Last month, the Program for International Students Assessment released its 2012 databases. The results came as a shock to the United States education researchers and policymakers, as the mainstream media have been widely reporting that U.S. teenagers made average scores in reading and science and their scores were below average in math compared to 64 other countries participating in PISA.
PISA was designed by Organization for Economic Cooperation and Development, a club for primarily rich economies. The test has been given every three years around the world to compare math, science and reading proficiency of 15-year-olds since 2000. What concerned educators most was not that the U.S. students were lagging behind the international average on these tests, but that American students’ performance has continued to slip throughout the past decade.
Not surprisingly, East Asian countries and Scandinavian nations dominated the top five spots in the race. Students in Shanghai stood out compared to the rest of the teenagers in 64 countries, with 55 percent of students achieving the highest level of proficiency in math, 25 percent in both science and reading.
Shortly after the release, American media started attacking the current school system, calling for an overhaul on education policy. Many are advocating an agenda that will take steps to improve teacher education and establish a standard test for final high school exams, just as Germany has done since 2000.
Dennis Van Roekel, president of the National Education Association, said the country should end its divisive debate about policies and adopt methods that are working in top-scoring nations.

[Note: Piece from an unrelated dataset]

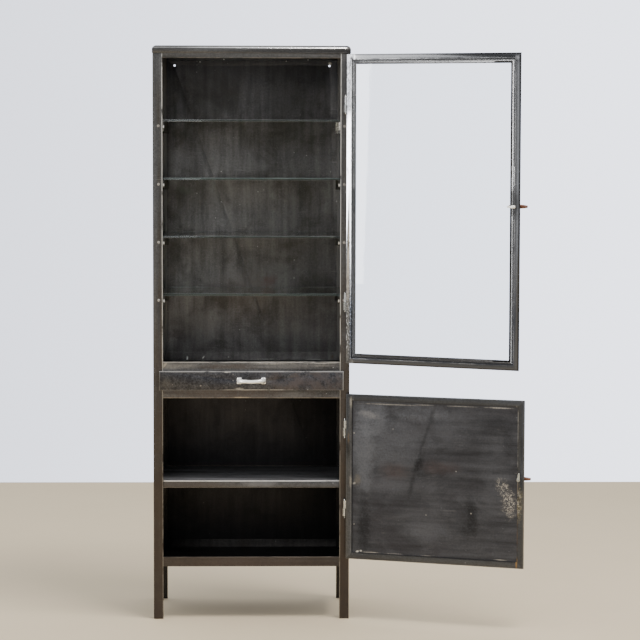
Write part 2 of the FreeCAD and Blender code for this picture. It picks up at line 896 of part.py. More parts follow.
def latch_tongue(z, angle):
    """A flat tongue that tapers from its root on the spindle to a rounded tip."""
    taper = math.asin((tongue_root_radius - tongue_tip_radius) / tongue_reach)
    across = math.cos(taper)
    ahead = math.sin(taper)
    tip_x = latch_x + tongue_reach

    def rim(center_x, radius, direction):
        return point(center_x + radius * ahead, tongue_y, z + direction * radius * across)

    edges = [
        Part.Arc(
            rim(latch_x, tongue_root_radius, 1),
            point(latch_x - tongue_root_radius, tongue_y, z),
            rim(latch_x, tongue_root_radius, -1),
        ),
        Part.LineSegment(rim(latch_x, tongue_root_radius, -1), rim(tip_x, tongue_tip_radius, -1)),
        Part.Arc(
            rim(tip_x, tongue_tip_radius, -1),
            point(tip_x + tongue_tip_radius, tongue_y, z),
            rim(tip_x, tongue_tip_radius, 1),
        ),
        Part.LineSegment(rim(tip_x, tongue_tip_radius, 1), rim(latch_x, tongue_root_radius, 1)),
    ]
    outline = Part.Face(Part.Wire([edge.toShape() for edge in edges]))
    tongue = outline.extrude(backward * tongue_thickness)
    bore = rod(latch_rivet_radius + thread_gap, latch_line(tongue_y, z), latch_line(tongue_back_y, z))
    return tongue.cut(bore).rotated(latch_line(0, z), backward, -angle)


def latch_rosette(z):
    """The round plate under the handle, fixed to the door's outer face."""
    start = latch_line(door_outer_y, z)
    end = latch_line(rosette_y, z)
    return rod(rosette_radius, start, end).cut(rod(latch_spindle_radius + hole_gap, start, end))


def latch_handle(z):
    """A turned handle, thickest in the middle and seated on the stem."""
    half = latch_handle_half_length
    middle = latch_line(handle_y, z)
    left_end = middle - right * half
    right_end = middle + right * half
    profile = Part.Wire([
        Part.LineSegment(left_end, left_end + up * latch_handle_end_radius).toShape(),
        Part.Arc(
            left_end + up * latch_handle_end_radius,
            middle + up * latch_handle_radius,
            right_end + up * latch_handle_end_radius,
        ).toShape(),
        Part.LineSegment(right_end + up * latch_handle_end_radius, right_end).toShape(),
        Part.LineSegment(right_end, left_end).toShape(),
    ])
    olive = Part.Face(profile).revolve(middle, right, 360)
    ends = [edge for edge in olive.Edges if edge.Closed and edge.BoundBox.XLength < part_gap]
    olive = olive.makeFillet(latch_handle_end_rounding, ends)
    seat = rod(
        latch_stem_radius + thread_gap,
        latch_line(handle_seat_y, z),
        latch_line(handle_seat_y + cut_overrun, z),
    )
    socket_end = latch_line(handle_seat_y - latch_tenon_length - part_gap, z)
    socket = rod(latch_tenon_radius + thread_gap, latch_line(handle_seat_y, z), socket_end)
    return olive.cut(seat).cut(socket)


# All the pieces

upper_door_range = (upper_door_bottom, upper_door_top)
lower_door_range = (lower_door_bottom, lower_door_top)


def frame_pieces():
    """Posts and rails."""
    pieces = {
        "front_bottom_rail": front_rail(leg_height, angle_leg, 1),
        "front_drawer_rail": front_rail(drawer_rail_top, angle_leg, -1),
        "front_middle_rail": front_rail(middle_rail_bottom, angle_leg, 1),
        "front_top_rail": front_rail(frame_top, top_rail_leg, -1),
        "rear_bottom_rail": rear_rail(leg_height, angle_leg, 1),
        "rear_drawer_rail": rear_rail(drawer_rail_top, angle_leg, -1),
        "rear_middle_rail": rear_rail(middle_rail_bottom, angle_leg, 1),
        "rear_top_rail": rear_rail(frame_top, top_rail_leg, -1),
    }
    for name, side in (("left", -1), ("right", 1)):
        pieces["front_" + name + "_post"] = front_post(side)
        pieces["rear_" + name + "_post"] = rear_post(side)
        pieces[name + "_bottom_rail"] = side_rail(side, leg_height, angle_leg, 1)
        pieces[name + "_middle_rail"] = side_rail(side, middle_rail_bottom, angle_leg, 1)
        pieces[name + "_top_rail"] = side_rail(side, frame_top, top_rail_leg, -1)
    return pieces


def wall_pieces():
    """Lid, panels, side glass and flat sheets."""
    pieces = {
        "lid": lid(),
        "lid_packing": lid_packing(),
        "back_panel": back_panel(),
        "side_glass_strips": side_glass_strips(),
        "divider_sheet": flat_sheet(side_glass_inner_x - part_gap, divider_z),
        "drawer_bay_floor": flat_sheet(side_panel_inner_x - part_gap, drawer_rail_top),
        "bottom_floor": flat_sheet(side_panel_inner_x - part_gap, bottom_floor_z),
    }
    for name, side in (("left", -1), ("right", 1)):
        pieces[name + "_side_panel"] = lower_side_panel(side)
        pieces[name + "_side_glass"] = side_glass(side)
    return pieces


def shelf_pieces():
    """Shelves with what carries them."""
    pieces = {
        "metal_shelf": metal_shelf(),
        "shelf_ledges": shelf_ledges(),
        "shelf_brackets": shelf_brackets(),
        "bracket_screws": bracket_screws(),
        "bracket_nuts": bracket_nuts(),
    }
    for level in range(glass_shelf_count):
        pieces["glass_shelf_" + str(level + 1)] = glass_shelf(level)
    return pieces


def drawer_pieces():
    """The drawer, its pull and the runners."""
    return {
        "drawer_runners": drawer_runners(),
        "drawer_front": drawer_front(),
        "drawer_body": drawer_body(),
        "drawer_pull": drawer_pull(),
        "pull_screws": pull_screws(),
    }


def hinge_pieces():
    """The parts of the four hinges."""
    heights = upper_hinge_heights + lower_hinge_heights
    upper_knuckles = Part.makeCompound([door_hinge_half(z) for z in upper_hinge_heights])
    lower_knuckles = Part.makeCompound([door_hinge_half(z) for z in lower_hinge_heights])
    return {
        "frame_hinge_knuckles": Part.makeCompound([frame_hinge_half(z) for z in heights]),
        "hinge_pins": Part.makeCompound([hinge_pin(z) for z in heights]),
        "upper_hinge_knuckles": open_upper(upper_knuckles),
        "lower_hinge_knuckles": open_lower(lower_knuckles),
    }


def upper_door_pieces():
    """The glazed door and its latch, standing open."""
    pieces = {
        "upper_door_frame": door_frame(upper_door_range, upper_latch_z),
        "upper_door_glass": door_infill(door_glass_thickness, upper_door_range),
        "upper_door_bead": door_bead(upper_door_range),
        "upper_latch_rosette": latch_rosette(upper_latch_z),
        "upper_latch_spindle": latch_spindle(upper_latch_z),
        "upper_latch_tongue": latch_tongue(upper_latch_z, upper_tongue_angle),
        "upper_latch_handle": latch_handle(upper_latch_z),
    }
    return {name: open_upper(shape) for name, shape in pieces.items()}


def lower_door_pieces():
    """The sheet-steel door and its latch, standing open."""
    pieces = {
        "lower_door_frame": door_frame(lower_door_range, lower_latch_z),
        "lower_door_panel": door_infill(door_panel_gauge, lower_door_range),
        "lower_latch_rosette": latch_rosette(lower_latch_z),
        "lower_latch_spindle": latch_spindle(lower_latch_z),
        "lower_latch_tongue": latch_tongue(lower_latch_z, lower_tongue_angle),
        "lower_latch_handle": latch_handle(lower_latch_z),
    }
    return {name: open_lower(shape) for name, shape in pieces.items()}


def main():
    """Build every piece and write one file for each."""
    groups = [
        frame_pieces(),
        wall_pieces(),
        shelf_pieces(),
        drawer_pieces(),
        hinge_pieces(),
        upper_door_pieces(),
        lower_door_pieces(),
    ]
    os.makedirs("parts", exist_ok=True)
    for pieces in groups:
        for name, shape in pieces.items():
            shape.exportStep("parts/" + name + ".step")


main()
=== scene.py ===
import json
import math
import random

import bmesh
import bpy
from mathutils import Matrix, Vector

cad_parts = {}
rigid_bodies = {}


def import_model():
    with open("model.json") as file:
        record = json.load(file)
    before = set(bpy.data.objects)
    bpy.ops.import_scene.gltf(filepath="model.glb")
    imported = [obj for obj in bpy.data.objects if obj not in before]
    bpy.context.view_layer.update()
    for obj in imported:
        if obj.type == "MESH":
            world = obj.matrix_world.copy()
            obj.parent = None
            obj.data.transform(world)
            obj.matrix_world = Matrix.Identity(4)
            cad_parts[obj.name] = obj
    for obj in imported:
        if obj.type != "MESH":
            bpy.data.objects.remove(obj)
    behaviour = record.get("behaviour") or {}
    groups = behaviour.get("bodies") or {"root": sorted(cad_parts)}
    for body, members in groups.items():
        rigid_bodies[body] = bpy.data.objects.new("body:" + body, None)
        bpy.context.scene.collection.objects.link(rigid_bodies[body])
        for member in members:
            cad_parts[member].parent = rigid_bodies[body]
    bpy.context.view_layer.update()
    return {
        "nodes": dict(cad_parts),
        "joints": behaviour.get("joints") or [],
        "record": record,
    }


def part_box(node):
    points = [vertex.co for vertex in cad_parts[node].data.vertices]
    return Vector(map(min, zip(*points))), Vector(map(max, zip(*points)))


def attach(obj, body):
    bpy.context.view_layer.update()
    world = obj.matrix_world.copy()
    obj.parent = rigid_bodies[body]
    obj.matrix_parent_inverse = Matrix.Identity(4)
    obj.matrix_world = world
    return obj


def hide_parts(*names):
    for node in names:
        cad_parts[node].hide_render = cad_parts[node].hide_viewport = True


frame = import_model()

# A medicine cabinet of blackened steel with both doors open. Lengths are in metres. X runs to
# the right, Y to the back and Z up, and the origin is on the floor under the cabinet.

nodes = frame["nodes"]
joints = {joint["name"]: joint for joint in frame["joints"]}
bodies = frame["record"]["behaviour"]["bodies"]
body_of = {node: body for body, names in bodies.items() for node in names}

# The photograph's camera
camera_place = (0.0388, -7.3745, 1.4396)
camera_turn = 0.022
camera_dip = 0.0786
camera_roll = 0.0023
sensor_width = 36
focal_length = 141.28

# Edges and small sizes
edge_width = 0.0005
sheet_edge_width = 0.0003
glass_edge_width = 0.0006
screw_edge_width = 0.0001
same_place = 0.000001

# Marks with a half size above this get thin spots
small_mark = 0.008

# Half the width of the change from a sheet's inner half to its outer one
face_blend = 0.0003

# Edges that the wear and the painted highlights follow
post_toe = 0.2552
post_corner = 0.283
post_front = -0.158
panel_front = 0.1594
drawer_top = 0.7235
drawer_foot = 0.669
drawer_side = 0.2655
shelf_top = 0.404
lid_highlight_height = 1.6522

# Door rims: band, slope towards the infill, and rebate
rim_band = 0.0186
rim_slope_width = 0.0042
rim_slope_depth = 0.0005
rim_rebate = 0.0085
rim_rebate_depth = 0.0055
rim_edge_radius = 0.0012
rim_sharp_angle = 25
bead_width = 0.01
bead_slope = 0.0009
bead_edge_radius = 0.0004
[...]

But on the other side of the arena, concerns about the validity of PISA have arisen. Aside from the sampling and statistical method that PISA used, the hard data in the result are quite reliable. However, another set of data show a completely different perspective.
Despite excellent performance in the tests, an increasing number of Chinese and Korean parents have been sending their kids to the U.S. for high school during the past five years. According to The Seattle Times, underpopulated high schools across the country are taking tuition-paying foreign students, especially from China. As international students, federal laws require public school to charge foreign students the full cost of their education. The number of tuition-paying foreign students in U.S. public high schools has jumped from a few hundred to nearly 3,000 last year, according to the Council on Standards for International Educational Travel. The vast majority of tuition-paying international students still study at private schools. Most of them are from China and South Korea.
This trend of increasing number of tuition-paying East Asian students raises a question: If their performance is so good, why do they still flock to schools in the U.S.?
To understand this seemingly contradictory fact, one must understand the educational system in China. It still has a culture where critical thinking and creativity are stifled. Parents who want more for their children send them abroad to avoid this traditional rank-and-file teaching approach. In many East Asian countries, students are involuntarily trained to be professional test-takers. Solving test problems occupies a significant amount of their time at school. Even if free thinking was allowed, doing it would not be cost effective.
American students are believed to outperform Asian students when it comes to critical thinking and creativity, but no standardized measurement of this area currently exists.
The structure and design of PISA are also worth questioning.
Martin Carnoy, a professor at Stanford University, and Richard Rothstein, a researcher at the Economic Policy Institute, examined the adolescent reading and mathematics results from four test series in the last decade. They pointed out that average U.S. scores in reading and math on the PISA are low partly because a disproportionately greater share of U.S. students comes from disadvantaged social groups, whose performance is relatively low in every country. In other words, the sampling of PISA is problematic in the U.S.
Another intuitive reason is that there are fewer coercive elements in curriculums in U.S. educational system compared to China and South Korea.
Americans should treat the PISA results cautiously. If they ignore the complexity of the test results and oversimplify the conclusion, it may lead policymakers to pursue inappropriate and even harmful reforms.